Pour vérifier l’impact de ses personnages, l’entreprise a fait mener une étude par l’institut de sondage et d’opinions consommateurs Quantitude. Les résultats montrent que pour les automobilistes, ces figurines sont une incitation à la vigilance. « Ils nous ont dit qu’ils n’avaient jamais vu ça, raconte Jean-Rémy Bouvier. Évidemment, quand on vient de les installer, les automobilistes ne sont pas habitués et ralentissent. Mais même par la suite, on s’aperçoit que les voitures roulent moins vite. »

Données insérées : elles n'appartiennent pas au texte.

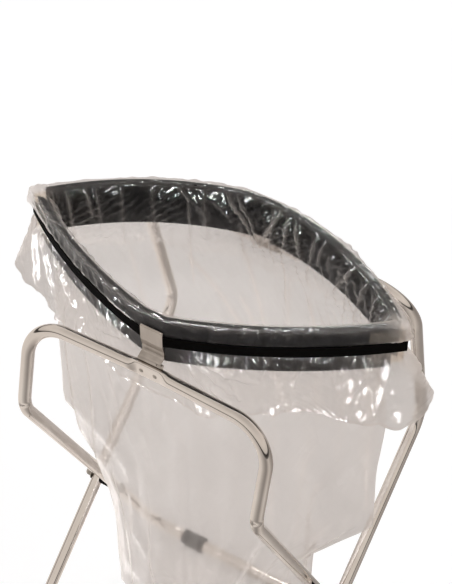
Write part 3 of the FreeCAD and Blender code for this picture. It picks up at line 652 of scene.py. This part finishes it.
def add_node(material, kind, settings=None, inputs=None):
    """Adds a node with its settings and inputs; an input given as a node's output is linked."""
    tree = material.node_tree
    node = tree.nodes.new(kind)
    for key, value in (settings or {}).items():
        setattr(node, key, value)
    for key, value in (inputs or {}).items():
        socket = node.inputs[key]
        if isinstance(value, bpy.types.NodeSocket):
            tree.links.new(value, socket)
        else:
            socket.default_value = value
    return node


def new_material(name, **inputs):
    """A material with one Principled shader; a name's underscores stand for its spaces."""
    material = bpy.data.materials.new(name)
    material.use_nodes = True
    shader = material.node_tree.nodes["Principled BSDF"]
    for key, value in inputs.items():
        shader.inputs[key.replace("_", " ")].default_value = value
    return material, shader


def link(material, output, shader, name):
    material.node_tree.links.new(output, shader.inputs[name])


def ramp(material, factor, stops):
    """A colour ramp through (place, hex) stops."""
    node = add_node(material, "ShaderNodeValToRGB", inputs={"Fac": factor})
    elements = node.color_ramp.elements
    while len(elements) < len(stops):
        elements.new(0.5)
    for element, (place, code) in zip(elements, stops):
        element.position = place
        element.color = linear(code)
    return node.outputs["Color"]


def span(material, value, low, high):
    """A value from 0 to 1 mapped to a range."""
    inputs = {"Value": value, "To Min": low, "To Max": high}
    return add_node(material, "ShaderNodeMapRange", inputs=inputs).outputs["Result"]


def maths(material, operation, *values, clamp=False):
    """One Math node on up to three values."""
    settings = {"operation": operation, "use_clamp": clamp}
    return add_node(material, "ShaderNodeMath", settings, dict(enumerate(values))).outputs["Value"]


def noise(material, vector, detail):
    """Noise with features one unit of its coordinates apart."""
    inputs = {"Vector": vector, "Scale": 1.0, "Detail": detail, "Roughness": 0.5}
    return add_node(material, "ShaderNodeTexNoise", inputs=inputs).outputs["Fac"]


def stretched(material, scale, source="Object", lean=0.0):
    """Coordinates scaled by axis, so that a pattern runs long one way, first turned by a lean where there is one."""
    place = add_node(material, "ShaderNodeTexCoord").outputs[source]
    if lean:
        turned = add_node(material, "ShaderNodeMapping", inputs={"Vector": place, "Rotation": (0, 0, lean)})
        place = turned.outputs["Vector"]
    return add_node(material, "ShaderNodeMapping", inputs={"Vector": place, "Scale": scale}).outputs["Vector"]


def bump(material, shader, height, distance, strength=1.0):
    """Roughens a surface's normal, and its clear coat's too, by a height pattern."""
    node = add_node(material, "ShaderNodeBump", inputs={"Height": height, "Distance": distance, "Strength": strength})
    link(material, node.outputs["Normal"], shader, "Normal")
    link(material, node.outputs["Normal"], shader, "Coat Normal")
    return node


def polished_steel():
    """Polished stainless tube: a near mirror, with the faint haze that the buffing wheel leaves."""
    material, shader = new_material("polished_stainless_steel", Metallic=1.0)
    cloud = noise(material, stretched(material, (14, 14, 14)), 4.0)
    link(material, ramp(material, cloud, [(0.3, "#cfc8c2"), (0.7, "#dcd7d2")]), shader, "Base Color")
    link(material, span(material, cloud, 0.035, 0.075), shader, "Roughness")
    return material


def brushed_steel(name, low, high):
    """Cold-rolled stainless sheet, brushed: fine streaks run up and down the face and spread the highlight."""
    material, shader = new_material(name, Metallic=1.0)
    streaks = noise(material, stretched(material, (2600, 2600, 40)), 2.0)
    patches = noise(material, stretched(material, (60, 60, 20)), 3.0)
    link(material, ramp(material, patches, [(0.3, low), (0.7, high)]), shader, "Base Color")
    link(material, span(material, streaks, 0.26, 0.44), shader, "Roughness")
    bump(material, shader, streaks, 0.00002, 0.35)
    return material


def band_plastic():
    """Extruded ABS, black: the die leaves a soft sheen and very faint lines along the strip."""
    material, shader = new_material("extruded_abs", Specular_IOR_Level=0.06)
    lines = noise(material, stretched(material, (3, 3, 900)), 2.0)
    cloud = noise(material, stretched(material, (40, 40, 40)), 3.0)
    link(material, ramp(material, cloud, [(0.3, "#0b0b0d"), (0.7, "#121214")]), shader, "Base Color")
    link(material, span(material, lines, 0.36, 0.48), shader, "Roughness")
    bump(material, shader, lines, 0.00004, 0.4)
    return material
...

En dehors des figurines d’écoliers, Serac produit toutes sortes de pièces composites en tant que sous-traitant. « Dans la région, on nous connaît pour les réparations de pièces de bateaux », assure Jean-Rémy Bouvier. Et pour cause : à l’origine, l’entreprise est née en fabriquant des catamarans de compétition. « J’ai été deux fois champion de France », glisse d’ailleurs le gérant.
Ce marché s’épuisant progressivement, la production s’oriente vers l’élaboration de pièces d’automobiles ou de motos. « Pour les championnats du monde d’endurance moto, de 1991 à 1994, toutes les pièces composites des Kawasaki et des Yamaha étaient de chez nous. On a aussi fait des pots d’échappement de motos pendant dix ans », ainsi que des carrosseries de voiture de course ou des pièces pour des Renault sport.
Depuis, l’entreprise continue sa production en sous-traitance. « La particularité, c’est qu’on fait des pièces qui sortent de l’ordinaire », explique le fondateur. Actuellement, une bonne partie de la production concerne la téléphonie : « Les opérateurs sont obligés de cacher leurs antennes, pour l’intégration paysagère. La seule matière qui laisse passer les ondes téléphoniques, c’est la fibre de verre », décrit Jean-Rémy. Alors parmi les personnages qui peuplent l’entrepôt, on trouve aussi de grandes plaques courbées qui serviront à camoufler ces antennes.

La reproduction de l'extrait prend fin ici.